# Start of Collected material

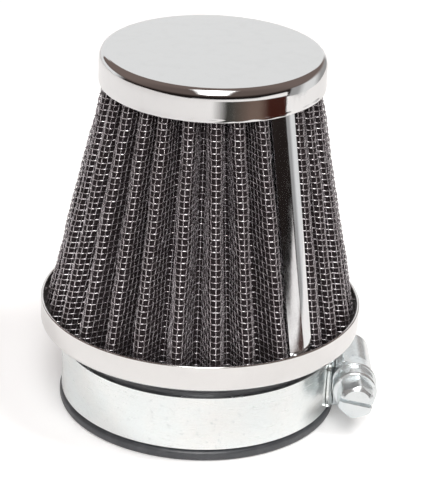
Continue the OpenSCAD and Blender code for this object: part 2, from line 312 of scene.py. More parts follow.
def chrome_material(name, tint, rough, ripple):
    """Plated sheet: a mirror with slight waves, fine wiping marks and a few dull spots."""
    s = Shader(name)
    waves = s.noise(0.09, 2.0)
    marks = s.noise(1.2, 6.0, 0.6, stretch=(1.0, 1.0, 0.18))
    dull = s.span(s.noise(0.35, 5.0), 0.48, 0.78)
    s.set(Base_Color=s.mix(dull, tint, tuple(c * 0.97 for c in tint)), Metallic=1.0)
    s.set(Roughness=s.span(marks, 0.35, 0.75, rough, rough + 0.06))
    s.set(Normal=s.bump(marks, 0.006, chain=s.bump(waves, ripple)))
    return s.mat


def zinc_material(name, light, pale, stained, rough, metallic, stretch):
    """Bright zinc: working marks, a faint blue-green cast and small stains."""
    s = Shader(name)
    grain = s.noise(2.2, 5.0, 0.6, stretch=stretch)
    cast = s.span(s.noise(0.11, 3.0), 0.35, 0.7)
    stain = s.span(s.noise(0.9, 6.0, 0.65), 0.58, 0.74)
    s.set(Base_Color=s.mix(stain, s.mix(cast, light, pale), stained), Metallic=metallic)
    s.set(Roughness=s.span(grain, 0.3, 0.75, rough, rough * 1.9))
    s.set(Normal=s.bump(grain, 0.01, chain=s.bump(s.noise(0.16, 2.0), 0.08)))
    return s.mat


def wire_material(name, light, dark, rough):
    """Drawn steel wire that has dulled unevenly and holds dust in places."""
    s = Shader(name)
    dull = s.span(s.noise(0.55, 4.0), 0.38, 0.68)
    fine = s.noise(6.0, 3.0)
    s.set(Base_Color=s.mix(dull, light, dark), Metallic=0.95)
    s.set(Roughness=s.span(fine, 0.3, 0.7, rough, rough + 0.16))
    s.set(Normal=s.bump(fine, 0.01))
    return s.mat


def gauze_material():
    """Dark oiled cotton: crossed threads, fuzz and uneven oil."""
    s = Shader("oiled_gauze")
    threads = []
    for direction in ("X", "Z"):
        wave = s.add("ShaderNodeTexWave", bands_direction=direction)
        for key, v in (("Scale", 0.55), ("Distortion", 0.9), ("Detail", 2.0), ("Vector", s.pos)):
            s.feed(wave.inputs[key], v)
        threads.append(wave.outputs["Fac"])
    both = s.calc("MAXIMUM", *threads)
    fuzz = s.noise(5.0, 6.0, 0.7)
    oil = s.span(s.noise(0.3, 3.0), 0.4, 0.65)
    colour = s.mix(both, (0.012, 0.009, 0.010), (0.036, 0.028, 0.030))
    s.set(Base_Color=s.mix(oil, colour, (0.018, 0.012, 0.013)))
    s.set(Roughness=s.span(fuzz, 0.3, 0.7, 0.75, 0.95), Specular_IOR_Level=0.25)
    s.set(Normal=s.bump(fuzz, 0.08, chain=s.bump(both, 0.10)))
    return s.mat


def rubber_material():
    """Moulded rubber: satin, finely pebbled, with dusty patches and bloom."""
    s = Shader("moulded_rubber")
    pebble = s.noise(4.5, 5.0, 0.6)
    bloom = s.span(s.noise(0.25, 4.0), 0.42, 0.72)
    dust = s.span(s.noise(2.6, 6.0, 0.7), 0.60, 0.72)
    colour = s.mix(bloom, (0.036, 0.039, 0.045), (0.066, 0.070, 0.078))
    s.set(Base_Color=s.mix(dust, colour, (0.105, 0.11, 0.115)))
    s.set(Roughness=s.span(pebble, 0.3, 0.7, 0.32, 0.50), Specular_IOR_Level=0.8)
    s.set(Normal=s.bump(pebble, 0.02, chain=s.bump(s.noise(0.5, 3.0), 0.05)))
    return s.mat


def potting_material():
    """Poured sealant: glossy where it pooled, lumpy near the folds."""
    s = Shader("cured_sealant")
    lumps = s.noise(0.6, 4.0)
    s.set(Base_Color=s.mix(s.span(lumps, 0.4, 0.7), (0.018, 0.016, 0.015), (0.035, 0.031, 0.028)))
    s.set(Roughness=s.span(s.noise(2.0, 4.0), 0.3, 0.7, 0.30, 0.55))
    s.set(Normal=s.bump(lumps, 0.35))
    return s.mat


CHROME = chrome_material("chrome_cap", (0.80, 0.805, 0.805), 0.03, 0.02)
RING_CHROME = chrome_material("chrome_ring", (0.83, 0.825, 0.815), 0.10, 0.06)
CLIP_CHROME = chrome_material("chrome_clip", (0.80, 0.81, 0.82), 0.06, 0.02)
BAND_ZINC = zinc_material("zinc_strip", (0.88, 0.925, 0.925), (0.92, 0.93, 0.915), (0.72, 0.76, 0.76), 0.17,
                          1.0, (0.12, 0.12, 3.0))
ZINC = zinc_material("zinc_plate", (0.76, 0.81, 0.83), (0.83, 0.86, 0.86), (0.56, 0.61, 0.62), 0.13,
                     0.80, (1.0, 0.5, 1.0))
WIRE = wire_material("outer_wire", (0.75, 0.72, 0.74), (0.46, 0.42, 0.44), 0.16)
INNER_WIRE = wire_material("inner_wire", (0.55, 0.54, 0.52), (0.35, 0.33, 0.31), 0.30)
GAUZE = gauze_material()
RUBBER = rubber_material()
POTTING = potting_material()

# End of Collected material

Task to complete: Extract each line of the listing above, copying it word for word.

Task output:
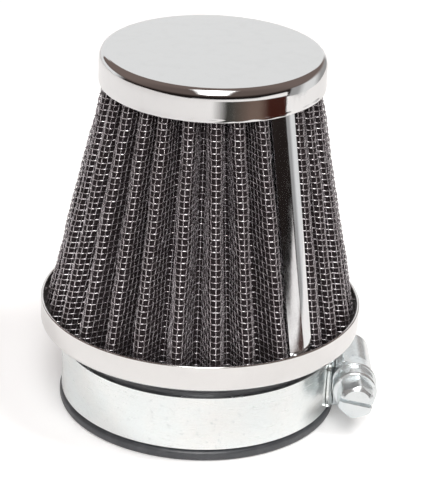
Continue the OpenSCAD and Blender code for this object: part 2, from line 312 of scene.py. More parts follow.
def chrome_material(name, tint, rough, ripple):
    """Plated sheet: a mirror with slight waves, fine wiping marks and a few dull spots."""
    s = Shader(name)
    waves = s.noise(0.09, 2.0)
    marks = s.noise(1.2, 6.0, 0.6, stretch=(1.0, 1.0, 0.18))
    dull = s.span(s.noise(0.35, 5.0), 0.48, 0.78)
    s.set(Base_Color=s.mix(dull, tint, tuple(c * 0.97 for c in tint)), Metallic=1.0)
    s.set(Roughness=s.span(marks, 0.35, 0.75, rough, rough + 0.06))
    s.set(Normal=s.bump(marks, 0.006, chain=s.bump(waves, ripple)))
    return s.mat


def zinc_material(name, light, pale, stained, rough, metallic, stretch):
    """Bright zinc: working marks, a faint blue-green cast and small stains."""
    s = Shader(name)
    grain = s.noise(2.2, 5.0, 0.6, stretch=stretch)
    cast = s.span(s.noise(0.11, 3.0), 0.35, 0.7)
    stain = s.span(s.noise(0.9, 6.0, 0.65), 0.58, 0.74)
    s.set(Base_Color=s.mix(stain, s.mix(cast, light, pale), stained), Metallic=metallic)
    s.set(Roughness=s.span(grain, 0.3, 0.75, rough, rough * 1.9))
    s.set(Normal=s.bump(grain, 0.01, chain=s.bump(s.noise(0.16, 2.0), 0.08)))
    return s.mat


def wire_material(name, light, dark, rough):
    """Drawn steel wire that has dulled unevenly and holds dust in places."""
    s = Shader(name)
    dull = s.span(s.noise(0.55, 4.0), 0.38, 0.68)
    fine = s.noise(6.0, 3.0)
    s.set(Base_Color=s.mix(dull, light, dark), Metallic=0.95)
    s.set(Roughness=s.span(fine, 0.3, 0.7, rough, rough + 0.16))
    s.set(Normal=s.bump(fine, 0.01))
    return s.mat


def gauze_material():
    """Dark oiled cotton: crossed threads, fuzz and uneven oil."""
    s = Shader("oiled_gauze")
    threads = []
    for direction in ("X", "Z"):
        wave = s.add("ShaderNodeTexWave", bands_direction=direction)
        for key, v in (("Scale", 0.55), ("Distortion", 0.9), ("Detail", 2.0), ("Vector", s.pos)):
            s.feed(wave.inputs[key], v)
        threads.append(wave.outputs["Fac"])
    both = s.calc("MAXIMUM", *threads)
    fuzz = s.noise(5.0, 6.0, 0.7)
    oil = s.span(s.noise(0.3, 3.0), 0.4, 0.65)
    colour = s.mix(both, (0.012, 0.009, 0.010), (0.036, 0.028, 0.030))
    s.set(Base_Color=s.mix(oil, colour, (0.018, 0.012, 0.013)))
    s.set(Roughness=s.span(fuzz, 0.3, 0.7, 0.75, 0.95), Specular_IOR_Level=0.25)
    s.set(Normal=s.bump(fuzz, 0.08, chain=s.bump(both, 0.10)))
    return s.mat


def rubber_material():
    """Moulded rubber: satin, finely pebbled, with dusty patches and bloom."""
    s = Shader("moulded_rubber")
    pebble = s.noise(4.5, 5.0, 0.6)
    bloom = s.span(s.noise(0.25, 4.0), 0.42, 0.72)
    dust = s.span(s.noise(2.6, 6.0, 0.7), 0.60, 0.72)
    colour = s.mix(bloom, (0.036, 0.039, 0.045), (0.066, 0.070, 0.078))
    s.set(Base_Color=s.mix(dust, colour, (0.105, 0.11, 0.115)))
    s.set(Roughness=s.span(pebble, 0.3, 0.7, 0.32, 0.50), Specular_IOR_Level=0.8)
    s.set(Normal=s.bump(pebble, 0.02, chain=s.bump(s.noise(0.5, 3.0), 0.05)))
    return s.mat


def potting_material():
    """Poured sealant: glossy where it pooled, lumpy near the folds."""
    s = Shader("cured_sealant")
    lumps = s.noise(0.6, 4.0)
    s.set(Base_Color=s.mix(s.span(lumps, 0.4, 0.7), (0.018, 0.016, 0.015), (0.035, 0.031, 0.028)))
    s.set(Roughness=s.span(s.noise(2.0, 4.0), 0.3, 0.7, 0.30, 0.55))
    s.set(Normal=s.bump(lumps, 0.35))
    return s.mat


CHROME = chrome_material("chrome_cap", (0.80, 0.805, 0.805), 0.03, 0.02)
RING_CHROME = chrome_material("chrome_ring", (0.83, 0.825, 0.815), 0.10, 0.06)
CLIP_CHROME = chrome_material("chrome_clip", (0.80, 0.81, 0.82), 0.06, 0.02)
BAND_ZINC = zinc_material("zinc_strip", (0.88, 0.925, 0.925), (0.92, 0.93, 0.915), (0.72, 0.76, 0.76), 0.17,
                          1.0, (0.12, 0.12, 3.0))
ZINC = zinc_material("zinc_plate", (0.76, 0.81, 0.83), (0.83, 0.86, 0.86), (0.56, 0.61, 0.62), 0.13,
                     0.80, (1.0, 0.5, 1.0))
WIRE = wire_material("outer_wire", (0.75, 0.72, 0.74), (0.46, 0.42, 0.44), 0.16)
INNER_WIRE = wire_material("inner_wire", (0.55, 0.54, 0.52), (0.35, 0.33, 0.31), 0.30)
GAUZE = gauze_material()
RUBBER = rubber_material()
POTTING = potting_material()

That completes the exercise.